The bill represents a “paradigm shift” in the way the country approaches taxes, Suokup said.
And it’s going to take some time to figure out what works best for individual filers and businesses.
“In 1986, when we had [President Ronald Reagan’s tax cuts], it two years for us all to sort out what we should be doing and how to do it,” Soukup said. “Same thing is going to happen this time. It’s as complicated and extensive a law as we had in 1986.”
The IRS won’t have new withholding tables until February.
Soukup’s advice on that front was to keep your withholding where it is until the new tables are released.
“And then when you get the new tables you can adjust it and maybe take a little less withholding the rest of the year,” Soukup said.

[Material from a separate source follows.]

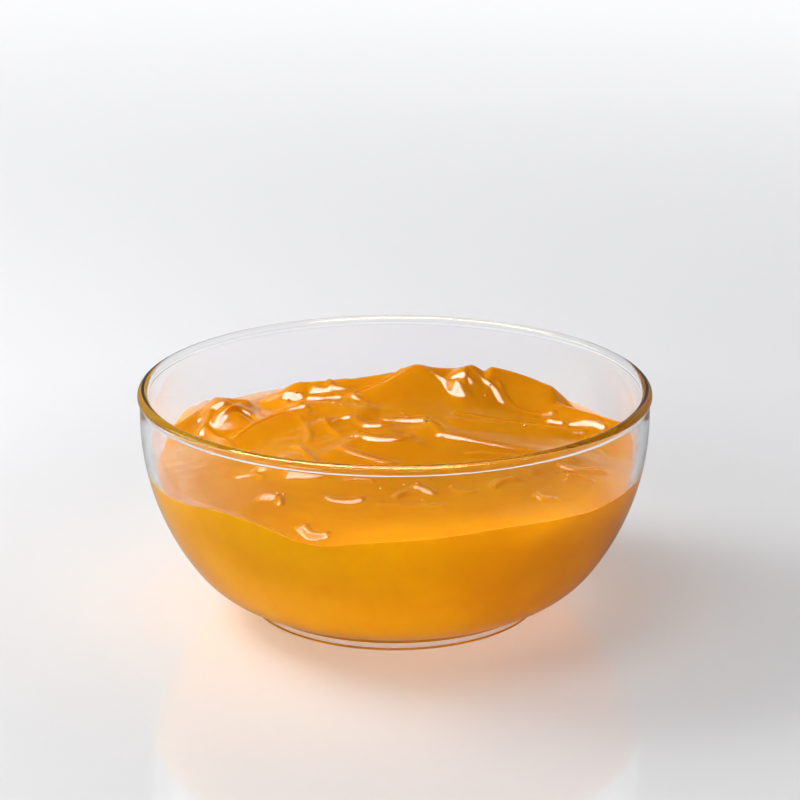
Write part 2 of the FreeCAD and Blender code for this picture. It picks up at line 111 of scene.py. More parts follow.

There are a couple of questions Coloradans should ask their tax preparer now.
The first is simply whether he or she would accept payment in advance for future years. The deduction for the cost of preparing your taxes goes away in 2018, so you need to pay your tax professional now if you want to deduct it.
The second question you should ask is whether a technique called “grouping” would save you money.
Grouping involves prepaying certain bills in order to itemize one year and then take the standard deduction the next.
And the last question is for people who own a small business. The taxes for businesses changed dramatically, and it’s possible people could be looking at 20 percent reductions in their tax bills.
Experts also advise retirees to consider reaching out to tax professional because different sources of retirement income come with different tax implications.